#### [What the exercise asks]
Look through the listing below and give the number of lines that hold "joints". Say nothing more.

#### [Given data]

────────

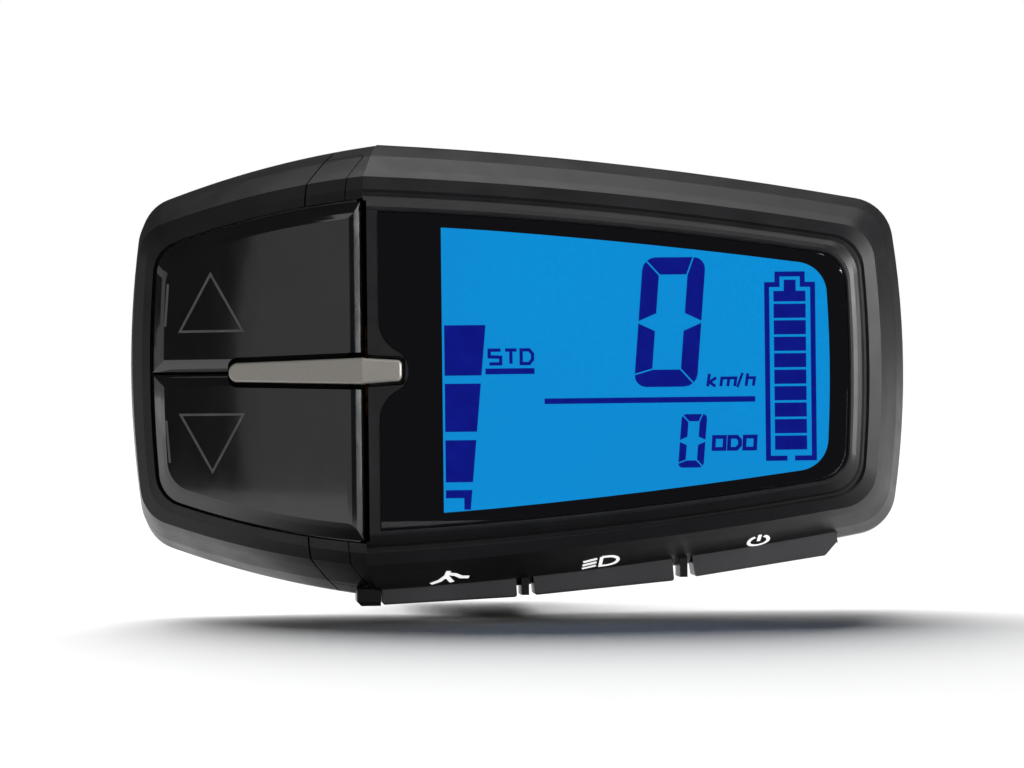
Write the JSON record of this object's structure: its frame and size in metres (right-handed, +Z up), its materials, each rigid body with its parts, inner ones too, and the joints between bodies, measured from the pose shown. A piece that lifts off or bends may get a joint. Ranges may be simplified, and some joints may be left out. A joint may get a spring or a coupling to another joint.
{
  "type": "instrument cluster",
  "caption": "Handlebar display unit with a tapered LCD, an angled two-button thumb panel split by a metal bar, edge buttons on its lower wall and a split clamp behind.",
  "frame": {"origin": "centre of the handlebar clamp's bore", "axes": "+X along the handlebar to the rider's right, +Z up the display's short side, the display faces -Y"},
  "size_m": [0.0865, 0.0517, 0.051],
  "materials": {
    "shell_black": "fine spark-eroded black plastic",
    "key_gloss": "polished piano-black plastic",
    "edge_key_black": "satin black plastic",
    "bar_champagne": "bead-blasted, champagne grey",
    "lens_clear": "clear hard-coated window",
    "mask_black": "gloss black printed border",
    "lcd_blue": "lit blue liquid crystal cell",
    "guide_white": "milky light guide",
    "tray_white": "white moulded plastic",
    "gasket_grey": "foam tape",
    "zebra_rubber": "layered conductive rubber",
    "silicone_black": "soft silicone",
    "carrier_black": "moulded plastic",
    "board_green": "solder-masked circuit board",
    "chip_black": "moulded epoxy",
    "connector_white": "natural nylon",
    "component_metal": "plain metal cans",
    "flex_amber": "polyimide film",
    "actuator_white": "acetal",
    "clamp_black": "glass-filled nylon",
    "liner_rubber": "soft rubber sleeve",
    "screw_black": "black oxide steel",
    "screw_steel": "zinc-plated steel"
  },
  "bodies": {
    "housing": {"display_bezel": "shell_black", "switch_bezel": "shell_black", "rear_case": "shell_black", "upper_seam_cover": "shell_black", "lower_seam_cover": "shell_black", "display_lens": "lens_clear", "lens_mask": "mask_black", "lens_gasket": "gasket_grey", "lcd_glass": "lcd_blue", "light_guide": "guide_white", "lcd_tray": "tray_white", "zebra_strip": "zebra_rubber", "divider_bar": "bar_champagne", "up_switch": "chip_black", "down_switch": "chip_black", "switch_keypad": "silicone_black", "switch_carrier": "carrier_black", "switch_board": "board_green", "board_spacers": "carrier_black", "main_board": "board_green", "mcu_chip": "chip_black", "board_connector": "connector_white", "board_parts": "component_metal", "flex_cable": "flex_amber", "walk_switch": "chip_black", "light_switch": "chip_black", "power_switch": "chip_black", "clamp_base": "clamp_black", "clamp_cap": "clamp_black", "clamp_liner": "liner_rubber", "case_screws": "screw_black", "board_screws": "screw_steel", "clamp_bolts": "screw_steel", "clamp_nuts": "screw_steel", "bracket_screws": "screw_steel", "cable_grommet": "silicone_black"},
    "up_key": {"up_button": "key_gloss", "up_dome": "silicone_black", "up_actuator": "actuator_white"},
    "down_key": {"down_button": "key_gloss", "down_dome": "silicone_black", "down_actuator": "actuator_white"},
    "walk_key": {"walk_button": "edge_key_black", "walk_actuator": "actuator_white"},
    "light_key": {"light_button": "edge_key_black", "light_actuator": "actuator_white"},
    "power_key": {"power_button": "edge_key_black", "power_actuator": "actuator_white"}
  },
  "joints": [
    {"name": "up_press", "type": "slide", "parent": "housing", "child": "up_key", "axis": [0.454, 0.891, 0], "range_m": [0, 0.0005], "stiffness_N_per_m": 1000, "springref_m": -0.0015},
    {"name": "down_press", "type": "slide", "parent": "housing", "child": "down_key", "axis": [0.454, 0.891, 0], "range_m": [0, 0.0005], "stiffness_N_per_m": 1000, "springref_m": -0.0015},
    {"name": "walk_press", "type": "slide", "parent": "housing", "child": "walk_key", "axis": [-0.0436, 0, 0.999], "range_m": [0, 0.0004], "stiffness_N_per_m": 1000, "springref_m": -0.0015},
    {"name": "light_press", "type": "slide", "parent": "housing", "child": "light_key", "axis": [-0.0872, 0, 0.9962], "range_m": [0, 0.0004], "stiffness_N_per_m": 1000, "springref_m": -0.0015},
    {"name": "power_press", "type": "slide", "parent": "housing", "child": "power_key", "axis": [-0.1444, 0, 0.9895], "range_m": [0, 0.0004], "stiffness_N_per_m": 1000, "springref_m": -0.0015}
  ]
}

────────

#### [Solution for this problem]
2